_What needs to be done:_
Would you restate all the data that follows, word for word?

--- Begin Source data ---

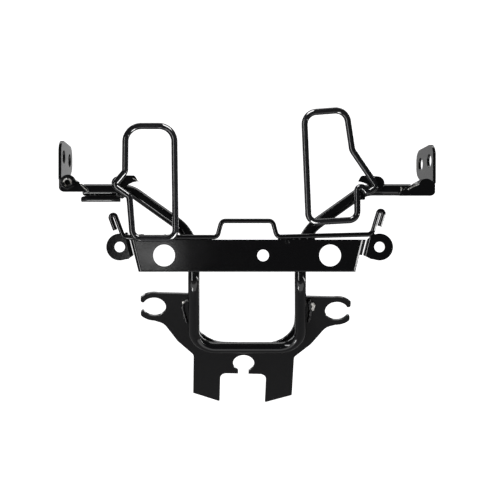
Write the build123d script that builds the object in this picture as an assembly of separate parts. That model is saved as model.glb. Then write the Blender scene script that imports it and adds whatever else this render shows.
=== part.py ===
from build123d import *
import math
import os

# Instrument bracket for the front of a motorbike: a welded frame of round bar, pressed sheet and wire.
# Millimetres and degrees. X runs across the bracket, Z is up, and +Y points away from its front face.
# The origin is midway between the two large mounting holes, on the front face of the cross plate.

# Stock sizes
sheet_t = 2.0
bracket_t = 2.5
bar_d = 10.0
loop_d = 5.5
wire_d = 4.0
weld_gap = 0.2

# Cross plate
plate_top_z = 13.55
plate_bottom_z = -13.95
plate_top_half = 99.4
plate_bottom_half = 92.5
plate_bend_r = 3.2
plate_flange_depth = 10.0
left_flange_splay = 0.0
right_flange_splay = 17.0
plate_edge_r = 1.1
main_hole_d = 18.6
main_hole_x = 70.6
centre_hole_d = 10.0
centre_hole_x = 13.6

# Ears beside the cross plate
ear_hole_d = 9.0
ear_r = 11.5
ear_z = 7.2
left_ear_gap = 1.1
right_ear_gap = 0.3
left_ear_reach = 9.7
right_ear_reach = 11.88
ear_fold_depth = 9.0
ear_bend_r = 3.2
ear_fold_top = 6.4
ear_fold_bottom = -7.0
ear_lug_x = 6.2
ear_lug_z = 12.4
ear_lug_r = 2.4

# Frame bar
bar_lean = 5.0
arm_z = 56.25
arm_end_x = 141.0
knot_x = 100.4
shoulder_x = 45.5
shoulder_z = 17.2
knee_z = -21.8
foot_x = 46.9
foot_drop = 73.6
bar_tilt = 36.0
knot_r = 24.0
shoulder_r = 38.0
knee_r = 19.0
foot_r = 19.0

# Lower plate
keyhole_x = 79.2
keyhole_drop = 30.7
keyhole_d = 20.2
keyhole_mouth = 9.0
lobe_r = 15.3
lobe_reach = 91.0
lip_r = 2.0
lower_top_drop = 15.8
waist_x = 70.8
waist_drop = 49.0
waist_r = 12.0
hip_x = 58.8
hip_drop = 68.4
hip_r = 25.0
prong_outer_x = 44.6
prong_root_drop = 83.6
prong_root_r = 5.0
prong_side_drop = 128.2
prong_tip_drop = 137.5
prong_tip_r = 1.0
notch_half = 20.5
notch_drop = 104.2
notch_r = 5.6
centre_key_d = 19.0
centre_key_drop = 92.2
centre_key_neck = 9.3
window_half = 43.0
window_drop = 69.4
window_r = 26.0
lower_plate_shift = -0.5
lower_plate_roll = 1.7

# Top wire
wire_y = 1.8
jog_foot_half = 25.4
jog_top_half = 21.7
jog_z = 29.4
wire_right_rise = 2.3
wire_left_inset = 3.3
wire_right_inset = 6.8
hook_width = 4.4
left_hook_lean = 20.5
left_hook_top_rise = 19.5
left_hook_tip_rise = 6.0
right_hook_lean = 16.8
right_hook_top_rise = 20.5
right_hook_tip_rise = 6.9
jog_r = 4.2
wire_end_r = 5.0

# Loops
loop_gap = 0.4
left_loop_lean = 6.0
left_loop_rise = 0.85
left_loop_top_z = 110.6
left_loop_inner_top_x = -62.3
left_loop_inner_foot_x = -60.6
left_loop_outer_top_x = -103.9
left_loop_outer_foot_x = -96.9
left_kink_top_z = 71.6
left_kink_tip_x = -113.6
left_kink_tip_z = 59.8
left_kink_foot_x = -100.1
left_kink_foot_z = 50.2
hook_gap = 0.1
right_loop_top_inner = (48.6, 121.5)
right_loop_top_outer = (84.4, 124.2)
right_loop_neck = (89.5, 89.8)
right_kink_tip = (110.7, 58.6)
right_kink_foot = (103.0, 53.2)
right_kink_hook = (93.8, 63.4)
right_loop_foot_outer = (94.0, 30.4)
right_loop_foot_inner = (52.4, 28.1)
left_loop_top_r = 13.5
right_loop_top_r = 10.5
loop_foot_r = 7.5
kink_r = 3.2
kink_root_r = 5.0

# End brackets
bracket_x = 161.1
left_nut_z = 62.2
right_nut_z = 58.8
nut_x = 153.0
left_splay = 6.0
right_splay = 12.8
side_depth = 45.0
side_near_top = 37.4
side_far_top = 32.4
side_far_bottom = 5.6
side_far_bottom_depth = 33.5
side_far_rise = 6.0
side_far_r = 10.0
side_near_r = 10.0
web_bottom = -7.9
web_top = 2.0
left_web_tip_x = 135.2
right_web_tip_x = 129.6
web_end_slope = 7.0
web_end_rise = 6.5
web_relief = 1.0
web_bend_r = 1.5
web_corner_r = 5.0
web_lobe_r = 6.8
side_hole_d = 11.6
side_hole_near = 10.4
side_hole_pitch = 23.1
side_hole_z = 22.4
side_hole_fall = 2.0

# Weld nut
nut_across_flats = 10.0
nut_height = 5.0
nut_collar_d = 12.0
nut_collar_t = 1.4
nut_bore_d = 5.1
nut_mouth = 1.2

# Cable hooks, the guide bar and the small tab at the knots
hook_t = 2.4
hook_disc_r = 5.95
left_disc = (-109.8, 61.8)
right_disc = (111.3, 61.6)
guide_d = 5.6
guide_tip_d = 4.2
guide_turn = 18.0
guide_tip_length = 5.0
guide_tip_bevel = 0.6
guide_outer_x = -142.2
guide_inner_x = -108.5
tab_x = 98.6
tab_width = 4.3
tab_t = 2.2
tab_top_z = 56.8
tab_bottom_z = 47.5

# Places that follow from the sizes above
lean = math.tan(math.radians(bar_lean))
bar_r = bar_d / 2
bar_contact_y = sheet_t + weld_gap + bar_r


def bar_y(z):
    """Depth of the bar's centre line in the upper, leaning part of the frame."""
    return bar_contact_y + (z - plate_bottom_z) * lean


def plate_half(z):
    """Half the cross plate's width at a height."""
    share = (z - plate_bottom_z) / (plate_top_z - plate_bottom_z)
    return plate_bottom_half + (plate_top_half - plate_bottom_half) * share


def ear_x(splay, gap, reach):
    """Distance of an ear's hole from the middle, clear of the plate's folded end."""
    fold = plate_half(ear_z) + plate_flange_depth * math.sin(math.radians(splay))
    return fold + gap + reach


left_ear_x = -ear_x(left_flange_splay, left_ear_gap, left_ear_reach)
right_ear_x = ear_x(right_flange_splay, right_ear_gap, right_ear_reach)
hook_front_y = bar_y(arm_z) - bar_r - weld_gap - hook_t
left_loop_y = -loop_gap - loop_d / 2
left_loop_bottom_z = plate_top_z + left_loop_rise
right_loop_y = hook_front_y - hook_gap - loop_d / 2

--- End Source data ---

_Written reply:_
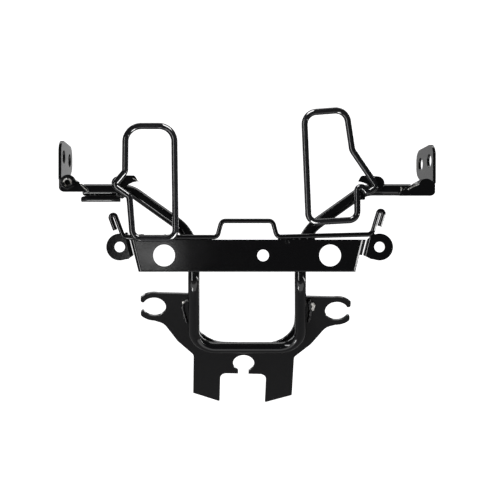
Write the build123d script that builds the object in this picture as an assembly of separate parts. That model is saved as model.glb. Then write the Blender scene script that imports it and adds whatever else this render shows.
=== part.py ===
from build123d import *
import math
import os

# Instrument bracket for the front of a motorbike: a welded frame of round bar, pressed sheet and wire.
# Millimetres and degrees. X runs across the bracket, Z is up, and +Y points away from its front face.
# The origin is midway between the two large mounting holes, on the front face of the cross plate.

# Stock sizes
sheet_t = 2.0
bracket_t = 2.5
bar_d = 10.0
loop_d = 5.5
wire_d = 4.0
weld_gap = 0.2

# Cross plate
plate_top_z = 13.55
plate_bottom_z = -13.95
plate_top_half = 99.4
plate_bottom_half = 92.5
plate_bend_r = 3.2
plate_flange_depth = 10.0
left_flange_splay = 0.0
right_flange_splay = 17.0
plate_edge_r = 1.1
main_hole_d = 18.6
main_hole_x = 70.6
centre_hole_d = 10.0
centre_hole_x = 13.6

# Ears beside the cross plate
ear_hole_d = 9.0
ear_r = 11.5
ear_z = 7.2
left_ear_gap = 1.1
right_ear_gap = 0.3
left_ear_reach = 9.7
right_ear_reach = 11.88
ear_fold_depth = 9.0
ear_bend_r = 3.2
ear_fold_top = 6.4
ear_fold_bottom = -7.0
ear_lug_x = 6.2
ear_lug_z = 12.4
ear_lug_r = 2.4

# Frame bar
bar_lean = 5.0
arm_z = 56.25
arm_end_x = 141.0
knot_x = 100.4
shoulder_x = 45.5
shoulder_z = 17.2
knee_z = -21.8
foot_x = 46.9
foot_drop = 73.6
bar_tilt = 36.0
knot_r = 24.0
shoulder_r = 38.0
knee_r = 19.0
foot_r = 19.0

# Lower plate
keyhole_x = 79.2
keyhole_drop = 30.7
keyhole_d = 20.2
keyhole_mouth = 9.0
lobe_r = 15.3
lobe_reach = 91.0
lip_r = 2.0
lower_top_drop = 15.8
waist_x = 70.8
waist_drop = 49.0
waist_r = 12.0
hip_x = 58.8
hip_drop = 68.4
hip_r = 25.0
prong_outer_x = 44.6
prong_root_drop = 83.6
prong_root_r = 5.0
prong_side_drop = 128.2
prong_tip_drop = 137.5
prong_tip_r = 1.0
notch_half = 20.5
notch_drop = 104.2
notch_r = 5.6
centre_key_d = 19.0
centre_key_drop = 92.2
centre_key_neck = 9.3
window_half = 43.0
window_drop = 69.4
window_r = 26.0
lower_plate_shift = -0.5
lower_plate_roll = 1.7

# Top wire
wire_y = 1.8
jog_foot_half = 25.4
jog_top_half = 21.7
jog_z = 29.4
wire_right_rise = 2.3
wire_left_inset = 3.3
wire_right_inset = 6.8
hook_width = 4.4
left_hook_lean = 20.5
left_hook_top_rise = 19.5
left_hook_tip_rise = 6.0
right_hook_lean = 16.8
right_hook_top_rise = 20.5
right_hook_tip_rise = 6.9
jog_r = 4.2
wire_end_r = 5.0

# Loops
loop_gap = 0.4
left_loop_lean = 6.0
left_loop_rise = 0.85
left_loop_top_z = 110.6
left_loop_inner_top_x = -62.3
left_loop_inner_foot_x = -60.6
left_loop_outer_top_x = -103.9
left_loop_outer_foot_x = -96.9
left_kink_top_z = 71.6
left_kink_tip_x = -113.6
left_kink_tip_z = 59.8
left_kink_foot_x = -100.1
left_kink_foot_z = 50.2
hook_gap = 0.1
right_loop_top_inner = (48.6, 121.5)
right_loop_top_outer = (84.4, 124.2)
right_loop_neck = (89.5, 89.8)
right_kink_tip = (110.7, 58.6)
right_kink_foot = (103.0, 53.2)
right_kink_hook = (93.8, 63.4)
right_loop_foot_outer = (94.0, 30.4)
right_loop_foot_inner = (52.4, 28.1)
left_loop_top_r = 13.5
right_loop_top_r = 10.5
loop_foot_r = 7.5
kink_r = 3.2
kink_root_r = 5.0

# End brackets
bracket_x = 161.1
left_nut_z = 62.2
right_nut_z = 58.8
nut_x = 153.0
left_splay = 6.0
right_splay = 12.8
side_depth = 45.0
side_near_top = 37.4
side_far_top = 32.4
side_far_bottom = 5.6
side_far_bottom_depth = 33.5
side_far_rise = 6.0
side_far_r = 10.0
side_near_r = 10.0
web_bottom = -7.9
web_top = 2.0
left_web_tip_x = 135.2
right_web_tip_x = 129.6
web_end_slope = 7.0
web_end_rise = 6.5
web_relief = 1.0
web_bend_r = 1.5
web_corner_r = 5.0
web_lobe_r = 6.8
side_hole_d = 11.6
side_hole_near = 10.4
side_hole_pitch = 23.1
side_hole_z = 22.4
side_hole_fall = 2.0

# Weld nut
nut_across_flats = 10.0
nut_height = 5.0
nut_collar_d = 12.0
nut_collar_t = 1.4
nut_bore_d = 5.1
nut_mouth = 1.2

# Cable hooks, the guide bar and the small tab at the knots
hook_t = 2.4
hook_disc_r = 5.95
left_disc = (-109.8, 61.8)
right_disc = (111.3, 61.6)
guide_d = 5.6
guide_tip_d = 4.2
guide_turn = 18.0
guide_tip_length = 5.0
guide_tip_bevel = 0.6
guide_outer_x = -142.2
guide_inner_x = -108.5
tab_x = 98.6
tab_width = 4.3
tab_t = 2.2
tab_top_z = 56.8
tab_bottom_z = 47.5

# Places that follow from the sizes above
lean = math.tan(math.radians(bar_lean))
bar_r = bar_d / 2
bar_contact_y = sheet_t + weld_gap + bar_r


def bar_y(z):
    """Depth of the bar's centre line in the upper, leaning part of the frame."""
    return bar_contact_y + (z - plate_bottom_z) * lean


def plate_half(z):
    """Half the cross plate's width at a height."""
    share = (z - plate_bottom_z) / (plate_top_z - plate_bottom_z)
    return plate_bottom_half + (plate_top_half - plate_bottom_half) * share


def ear_x(splay, gap, reach):
    """Distance of an ear's hole from the middle, clear of the plate's folded end."""
    fold = plate_half(ear_z) + plate_flange_depth * math.sin(math.radians(splay))
    return fold + gap + reach


left_ear_x = -ear_x(left_flange_splay, left_ear_gap, left_ear_reach)
right_ear_x = ear_x(right_flange_splay, right_ear_gap, right_ear_reach)
hook_front_y = bar_y(arm_z) - bar_r - weld_gap - hook_t
left_loop_y = -loop_gap - loop_d / 2
left_loop_bottom_z = plate_top_z + left_loop_rise
right_loop_y = hook_front_y - hook_gap - loop_d / 2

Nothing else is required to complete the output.